# Feeding Christmas Trees



## schmije (Dec 31, 2015)

Does anybody feed used Christmas trees to their herd?  I am considering placing an online ad offering to dispose of local trees, but I'm concerned about chemicals that might have been sprayed on the trees.  In the past we've given them our personal tree that we cut down from a local tree farm, but I don't know what might be different for tree lot trees and such.  I'd like to give them something green this time of year, but I'm hesitant to give them a bunch of trees that I don't know the history of.  Thoughts?  

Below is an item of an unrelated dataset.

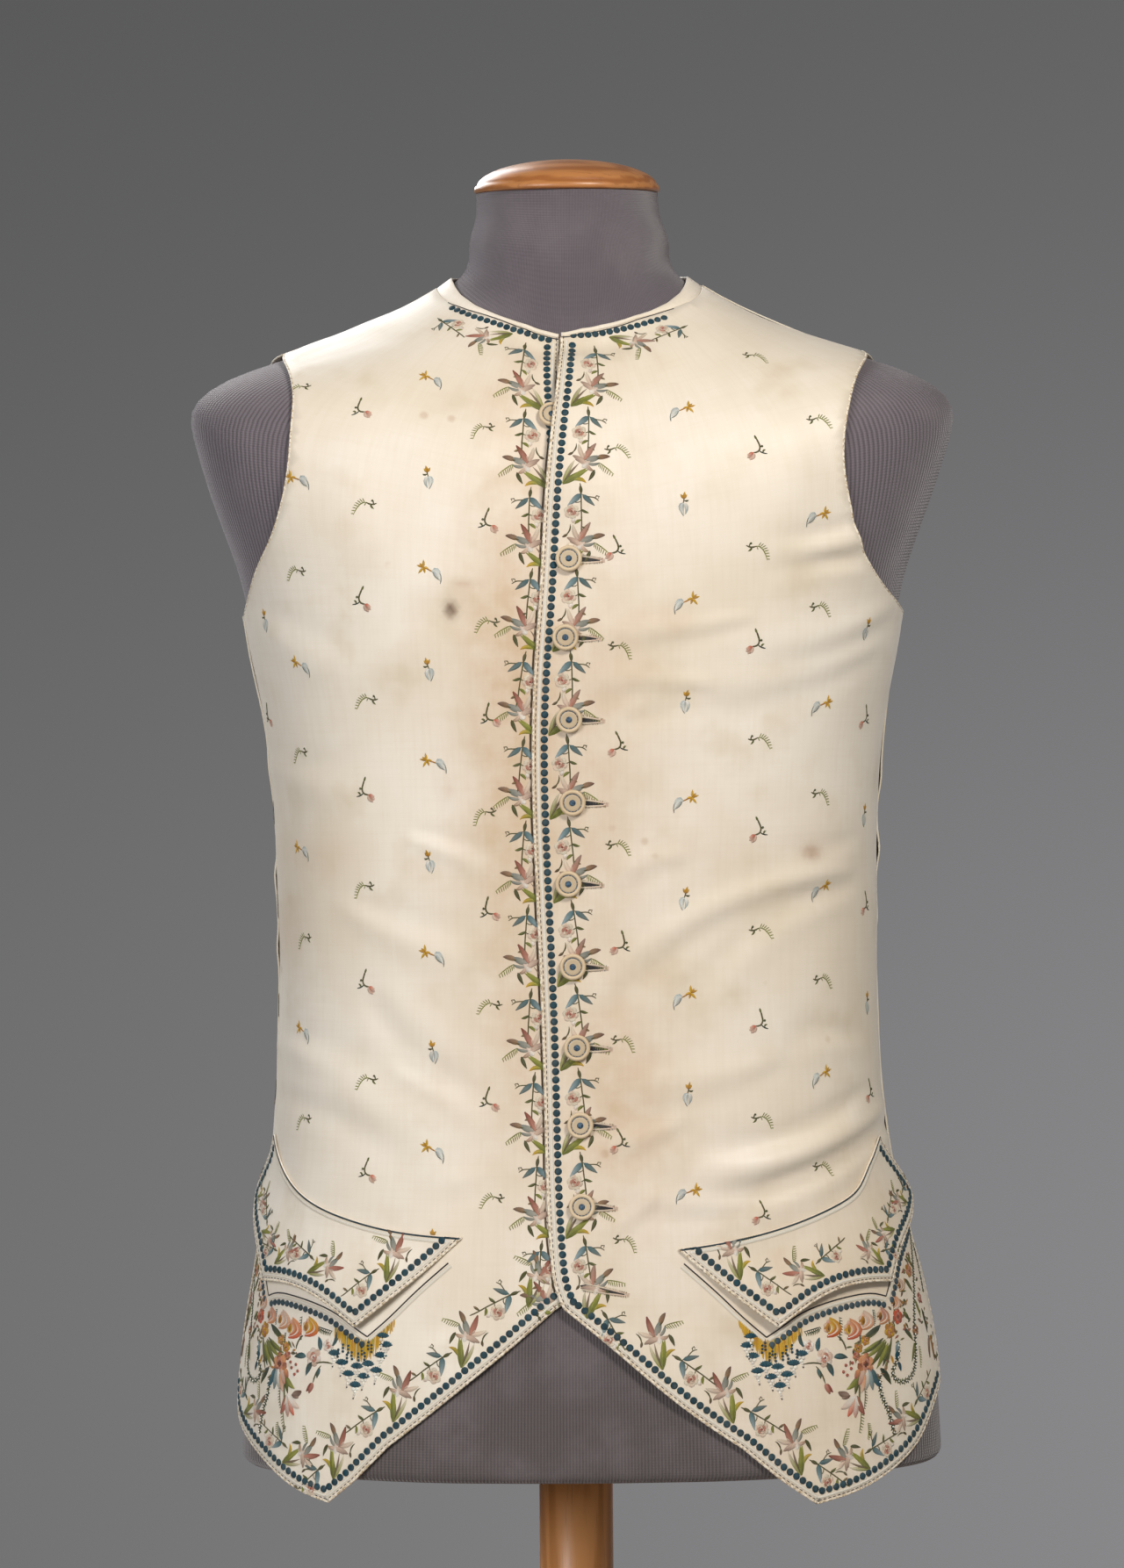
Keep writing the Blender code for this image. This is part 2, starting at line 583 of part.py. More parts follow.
def main():
    for obj in list(bpy.data.objects):
        bpy.data.objects.remove(obj, do_unlink=True)
    collection = bpy.data.collections.new(PART_NAME)
    bpy.context.scene.collection.children.link(collection)

    satin = make_material("ivory_silk_satin", "#e3d3b8", 0.42)
    backing = make_material("plain_back_cloth", "#dccdb2", 0.6)
    binding = make_material("neck_binding", "#e8dcc4", 0.42)
    flap = make_material("pocket_flap_satin", "#ded0b6", 0.42)
    button = make_material("covered_button", "#dccbb0", 0.5)
    jersey = make_material("grey_jersey", "#6b6368", 0.9)
    cap_wood = make_material("beech_cap", "#c98a4e", 0.4)
    post_wood = make_material("beech_post", "#c08a55", 0.45)
    base_wood = make_material("beech_base", "#b8834f", 0.45)

    make_front_left(satin)
    make_front_right(satin)
    make_back(backing)
    make_binding("neck_binding_left", TOP_FRONT_EDGE[0][0], SHOULDER_SEAM, binding, top_lap)
    make_binding("neck_binding_right", -SHOULDER_SEAM, UNDER_FRONT_EDGE[0][0], binding, under_lap)
    make_binding("neck_binding_back", SHOULDER_SEAM + 0.4, 359.6 - SHOULDER_SEAM, binding)
    make_flap("pocket_flap_left", LEFT_FLAP_FREE, LEFT_FLAP_SEAM, flap)
    make_flap("pocket_flap_right", RIGHT_FLAP_FREE, RIGHT_FLAP_SEAM, flap)
    for number, place in enumerate(BUTTON_PLACES, start=1):
        make_button(number, place, button)
    make_form(jersey)
    make_neck_cap(cap_wood)
    make_post(post_wood)
    make_base(base_wood)


main()
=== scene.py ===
"""The looks of an embroidered waistcoat of the later 1700s on a limbless dress form.

Working sizes are in millimetres and become metres when a mesh is made. Cloth panels are
outlines on one body surface: an angle in degrees round the body (0 at the centre front,
+ towards +X) and a level, the height at the side of the ring it lies on.
"""

import math
import random

import bmesh
import bpy
import numpy as np
from mathutils import Matrix, Vector
from mathutils.bvhtree import BVHTree
from mathutils.geometry import delaunay_2d_cdt


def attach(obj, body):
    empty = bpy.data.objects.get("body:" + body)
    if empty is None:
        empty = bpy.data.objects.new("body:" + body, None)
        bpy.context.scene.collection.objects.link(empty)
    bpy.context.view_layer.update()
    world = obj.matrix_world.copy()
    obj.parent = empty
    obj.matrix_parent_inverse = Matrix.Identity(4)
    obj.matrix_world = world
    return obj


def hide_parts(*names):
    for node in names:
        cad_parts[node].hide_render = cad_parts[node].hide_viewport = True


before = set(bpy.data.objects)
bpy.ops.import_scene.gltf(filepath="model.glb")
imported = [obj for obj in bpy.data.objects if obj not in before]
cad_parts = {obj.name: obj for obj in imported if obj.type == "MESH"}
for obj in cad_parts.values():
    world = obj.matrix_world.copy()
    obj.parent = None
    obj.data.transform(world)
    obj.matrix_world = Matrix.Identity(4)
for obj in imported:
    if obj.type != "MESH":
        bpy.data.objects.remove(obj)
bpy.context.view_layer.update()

MM = 0.001

# ---- sizes, as on the solids ------------------------------------------------------------
LAP_STEP = 2.1              # the under front lies this far inside the top front
LAP_LIFT = 4.6              # how far the unbuttoned top of the lap stands off
FORM_CLEARANCE = 3.1        # from the cloth's outer face in to the jersey
LAP_CLEARANCE = 1.9         # more of it behind the two layers of the front lap
SEAM_GAP = 0.3              # between two pieces that are sewn edge to edge
MM_PER_DEGREE = 2.5         # mean width of a degree round the body
MM_PER_NECK_DEGREE = 1.15   # and round the neck edge
DEEPEST_TROUGH = -1.1       # a crease goes no further under the smooth body than this
BUTTON_DIAMETER = 14.7
BUTTON_THICKNESS = 3.4
BUTTON_CLEARANCE = 0.6
FORM_BOTTOM = 212.0
FORM_TOP = 932.5
CAP_DIAMETER = 105.5
CAP_HEIGHT = 19.0
POST_DIAMETER = 42.0
BASE_DIAMETER = 300.0
BASE_HEIGHT = 24.0
STAND_AXIS_X = -2.0

RING_COLUMNS = ("level", "z_front", "z_side", "z_back", "width", "front", "back", "square", "lean")
RINGS = (
    (180, 180, 180, 180, 203.0, 130.0, 126, 2.15, 7.0),
    (230, 230, 230, 230, 202.0, 129.0, 126, 2.15, 7.0),
    (270, 270, 270, 270, 199.0, 127.0, 125, 2.15, 6.5),
    (310, 310, 310, 310, 192.0, 124.0, 121, 2.20, 6.0),
    (350, 350, 350, 350, 184.0, 121.0, 115, 2.20, 4.0),
    (390, 390, 390, 390, 176.0, 118.0, 108, 2.25, 2.5),
    (430, 430, 430, 430, 172.0, 116.0, 100, 2.30, 1.5),
    (480, 480, 480, 480, 170.0, 115.0, 95, 2.30, 1.3),
    (540, 540, 540, 540, 170.5, 116.0, 95, 2.30, 1.0),
    (590, 590, 590, 590, 172.0, 118.0, 99, 2.30, 0.5),
    (640, 640, 640, 640, 177.5, 120.5, 106, 2.30, 0.0),
    (680, 678, 680, 684, 185.0, 122.0, 112, 2.35, -0.5),
    (715, 706, 715, 722, 192.0, 121.0, 117, 2.40, -0.5),
    (750, 732, 755, 757, 206.0, 118.5, 120, 2.45, -0.5),
    (780, 754, 790, 788, 217.0, 114.5, 119, 2.45, 0.0),
    (805, 773, 813, 812, 218.0, 109.5, 116, 2.35, 0.0),
    (828, 790, 830, 833, 198.0, 103.5, 110, 2.20, 0.0),
    (848, 806, 841, 851, 168.0, 96.5, 102, 2.10, 0.0),
    (868, 821, 851, 867, 137.0, 88.0, 91, 2.05, -1.0),
    (888, 835, 865, 881, 102.0, 77.5, 76, 2.00, -1.0),
    (908, 849, 885, 892, 67.0, 66.0, 59, 2.00, -1.0),
    (930, 893, 903, 907, 57.5, 57.0, 51, 2.00, -1.0),
    (952, 914, 919, 920, 52.5, 52.0, 49, 2.00, -1.5),
    (970, 933, 933, 933, 51.5, 51.0, 50, 2.00, -2.0),
)
NECK_LEVEL = 908.0
# The neck edge round the front. Columns: angle, level.
NECK_EDGE = (
    (-87.5, 908), (-76.0, 907), (-69.0, 906), (-62.0, 905.2), (-51.0, 905.4), (-41.0, 907), (-31.0, 908.5),
    (-22.0, 909.4), (-13.0, 909.5), (-4.0, 909), (5.0, 910.5), (15.0, 910.7), (24.0, 910), (33.0, 909), (42.0, 907),
    (52.0, 905.4), (63.0, 905.2), (70.0, 906), (79.0, 907.3), (87.5, 908),
)
FORM_ROUNDING = 7.0         # of the form's lower edge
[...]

We have goats, llamas, and alpacas.


----------



## chiques chicks (Dec 31, 2015)

Personally, I would not trust tree lot trees. Many are sprayed with chemicals, and I don't know which ones. Rather safe than sorry.


----------



## Latestarter (Dec 31, 2015)

Have to agree... I wouldn't feed them to my animals.


----------



## erschrack (Dec 31, 2015)

We live in rural nj and I've seen people post here and in nearby pa looking for christmas trees to feed to their animals. Most people get their trees from local farms here so the majority of the trees would be safe I think. Depends on your area I guess.


----------



## Poka_Doodle (Dec 31, 2015)

Not sure with the animals you have. We always give our old tree to the chickens, but it is cut from the Wyoming forest


----------



## Devonviolet (Dec 31, 2015)

On Christmas Day, we gave our goats a 7 foot Cedar tree, from our woods. But, unless you know a tree came from a tree farm, and wasn't sprayed with chemicals, I (like the others) would hesitate to feed my animals a tree of unknown origin.


----------



## Poka_Doodle (Dec 31, 2015)

@Devonviolet is right. We don't exactly have a herd going, I only have chickens and horses


----------



## sadieml (Jan 3, 2016)

I also would be reluctant to give treelot trees to mine.  Even the lot owners may not know about chemicals.  Of course my picky boys won't eat cedar, but we're gonna keep trying.  I've told them that everyone and everything says they're supposed to eat it, but they just "maaah" back at me and turn up their noses.  Our tree is cedar, so they will get that soon.  We love having it in the house, so we always wait for epiphany, sometimes Valentine's day!  By then you have to sweep most of it up, though.


----------



## erschrack (Jan 3, 2016)

Do chickens eat Christmas trees?? I wasn't aware!


----------



## Latestarter (Jan 3, 2016)

I believe the reference was to feed them to their goats.


----------